The following files are stored.

MediaPipe hand detector(MediapipeDetector.py)
Mask generator based on glove's color(OpenCVMaskGenerator.py)
Glove preprocessor which help MediaPipe detect a hand with glove (OpenCVGloveSolver.py)

model/keypoint_classifier

This directory stores files related to hand sign recognition.
The following files are stored.

Training data(keypoint.csv)
Trained model(point_history_classifier_LSTM_LR_random_N.tflite): where N is a parameter can be set during the test to pad multiple gestures with maximum length N.
Label data(keypoint_classifier_label.csv)
Inference module(keypoint_classifier.py)

model/point_history_classifier

This directory stores files related to hand gesture recognition.
The following files are stored.

Training data(./datasets/point_history.csv)
Trained model(point_history_classifier.tflite)
Label data(point_history_classifier_label.csv)
Inference module(point_history_classifier.py)

images

This directory stores all the images in this project.

videos

This directory stores all the videos in this project.

utils/

This directory contains multiple functions to clean the dataset, augment dataset, and evaluate the system.
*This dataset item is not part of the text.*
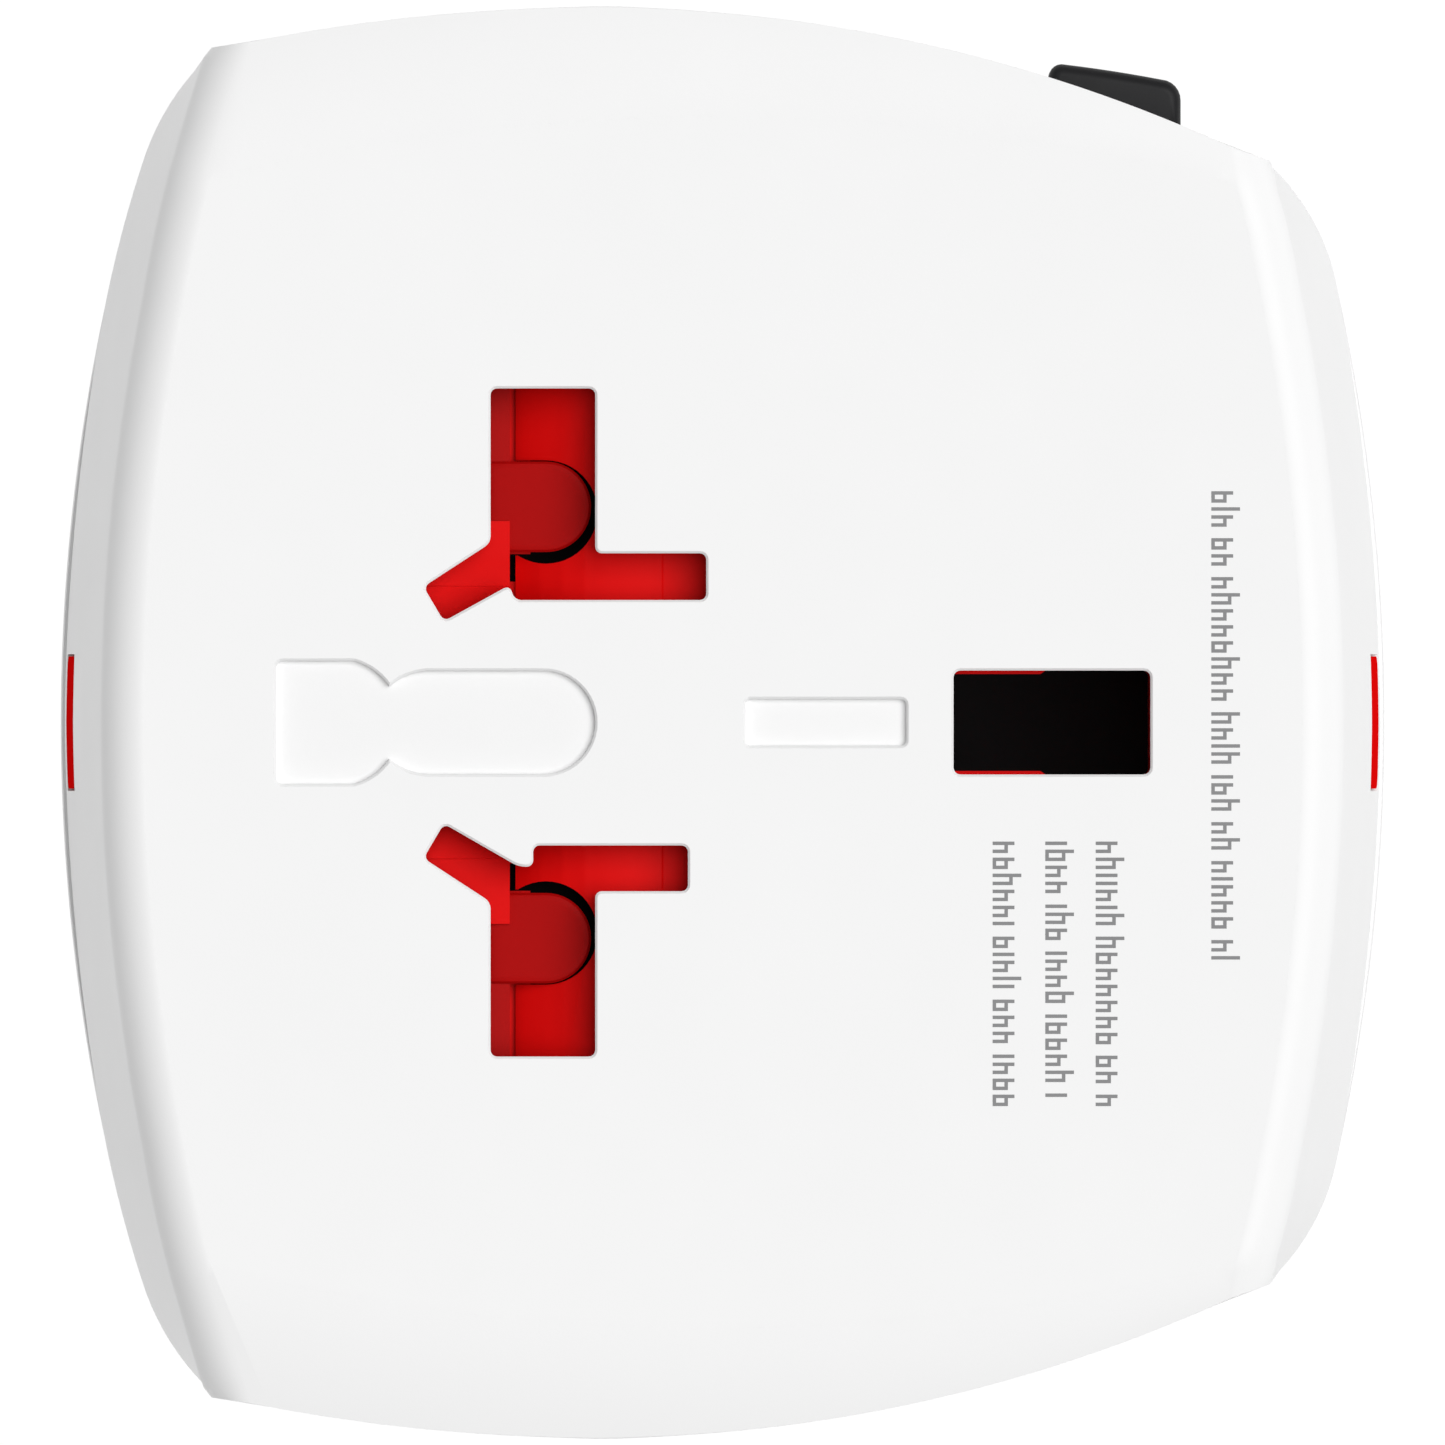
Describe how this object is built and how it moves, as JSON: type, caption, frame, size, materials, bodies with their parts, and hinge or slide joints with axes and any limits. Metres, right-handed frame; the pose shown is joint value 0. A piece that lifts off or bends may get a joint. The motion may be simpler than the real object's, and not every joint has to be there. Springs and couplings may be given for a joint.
{
  "type": "universal travel adapter",
  "caption": "Palm-sized two-pole travel adapter: multi-standard socket face with sprung shutters, one side selector, and British, Euro and American/Australian pins that slide out behind.",
  "frame": {"origin": "centre of the flat rear face that the plug pins come out of", "axes": "+Z out of the socket face, +Y towards the end with the earth-pin hole, the selector knob on the -X side"},
  "size_m": [0.0626, 0.0578, 0.054],
  "materials": {
    "white_shell": "satin moulded",
    "red_plastic": "satin moulded",
    "black_plastic": "fine matt grain",
    "grey_plastic": "matt moulded",
    "brass": "stamped strip",
    "nickel": "satin nickel plate",
    "steel": "zinc plated",
    "ceramic": "glazed ceramic"
  },
  "bodies": {
    "housing": {"front_cover": "white_shell", "rear_housing": "white_shell", "inner_frame": "grey_plastic", "shutter_tray": "black_plastic", "earth_sleeve": "red_plastic", "accent_bar_top": "red_plastic", "accent_bar_bottom": "red_plastic", "fuse_body": "ceramic", "contact_left": "brass", "busbar_left": "brass", "fuse_cap_left": "nickel", "fuse_clip_left": "brass", "shutter_spring_upper_left": "steel", "shutter_spring_lower_left": "steel", "screw_top_left": "steel", "screw_bottom_left": "steel", "contact_right": "brass", "busbar_right": "brass", "fuse_cap_right": "nickel", "fuse_clip_right": "brass", "shutter_spring_upper_right": "steel", "shutter_spring_lower_right": "steel", "screw_top_right": "steel", "screw_bottom_right": "steel"},
    "carriage": {"selector_carriage": "grey_plastic"},
    "selector": {"selector_knob": "black_plastic"},
    "uk_module": {"uk_carrier": "grey_plastic", "uk_earth_pin": "black_plastic", "uk_pin_left": "nickel", "uk_pin_sleeve_left": "black_plastic", "uk_pin_right": "nickel", "uk_pin_sleeve_right": "black_plastic"},
    "us_au_module": {"us_au_carrier": "grey_plastic"},
    "us_au_left": {"us_au_blade_left": "nickel"},
    "us_au_right": {"us_au_blade_right": "nickel"},
    "euro_module": {"euro_carrier": "grey_plastic", "euro_pin_left": "nickel", "euro_pin_sleeve_left": "black_plastic", "euro_pin_right": "nickel", "euro_pin_sleeve_right": "black_plastic"},
    "upper_shutter": {"shutter_upper": "red_plastic"},
    "lower_shutter": {"shutter_lower": "red_plastic"}
  },
  "joints": [
    {"name": "carriage_travel", "type": "slide", "parent": "housing", "child": "carriage", "axis": [0, 0, -1], "range_m": [0, 0.023]},
    {"name": "selector_shift", "type": "slide", "parent": "carriage", "child": "selector", "axis": [0, -1, 0], "range_m": [0, 0.034]},
    {"name": "uk_pins_travel", "type": "slide", "parent": "housing", "child": "uk_module", "axis": [0, 0, -1], "range_m": [0, 0.023]},
    {"name": "us_au_blades_travel", "type": "slide", "parent": "housing", "child": "us_au_module", "axis": [0, 0, -1], "range_m": [0, 0.018]},
    {"name": "us_au_twist_right", "type": "hinge", "parent": "us_au_module", "child": "us_au_right", "pos_m": [0.00635, 0.003, 0.0224], "axis": [0, 0, 1], "range_deg": [0, 30]},
    {"name": "us_au_twist_left", "type": "hinge", "parent": "us_au_module", "child": "us_au_left", "pos_m": [-0.00635, 0.003, 0.0224], "axis": [0, 0, -1], "range_deg": [0, 30]},
    {"name": "euro_pins_travel", "type": "slide", "parent": "housing", "child": "euro_module", "axis": [0, 0, -1], "range_m": [0, 0.0195]},
    {"name": "upper_shutter_travel", "type": "slide", "parent": "housing", "child": "upper_shutter", "axis": [0, 1, 0], "range_m": [0, 0.0082], "stiffness_N_per_m": 60, "springref_m": -0.002, "deforming": ["shutter_spring_upper_left", "shutter_spring_upper_right"]},
    {"name": "lower_shutter_travel", "type": "slide", "parent": "housing", "child": "lower_shutter", "axis": [0, -1, 0], "range_m": [0, 0.0041], "stiffness_N_per_m": 60, "springref_m": -0.002, "deforming": ["shutter_spring_lower_left", "shutter_spring_lower_right"]}
  ],
  "couplings": [
    {"joint": "carriage_travel", "follows": "uk_pins_travel", "ratio": 1},
    {"joint": "us_au_twist_left", "follows": "us_au_twist_right", "ratio": 1},
    {"joint": "lower_shutter_travel", "follows": "upper_shutter_travel", "ratio": 0.5}
  ]
}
First step of deleting polluted data (delete_polluted_data.py): screen the polluted data in the raw dataset into a txt file
Dataset cleaning (cleaningDataset.py): delete all the screened out data
Add augmented data points by rotating/translating/scaling the original dataset (utils/dataManipulation.py)
Mode changing detection (hand_gesture_mediapipe.py): detect the transition between static hand pose mode and dynamic hand gesture mode.
Add none-sense data points (utils/dataManipulation.py)
Randomly insert and/or append another data point before/after the current data point. (utils/dataManipulation.py)
Module for FPS measurement (cvfpscalc.py).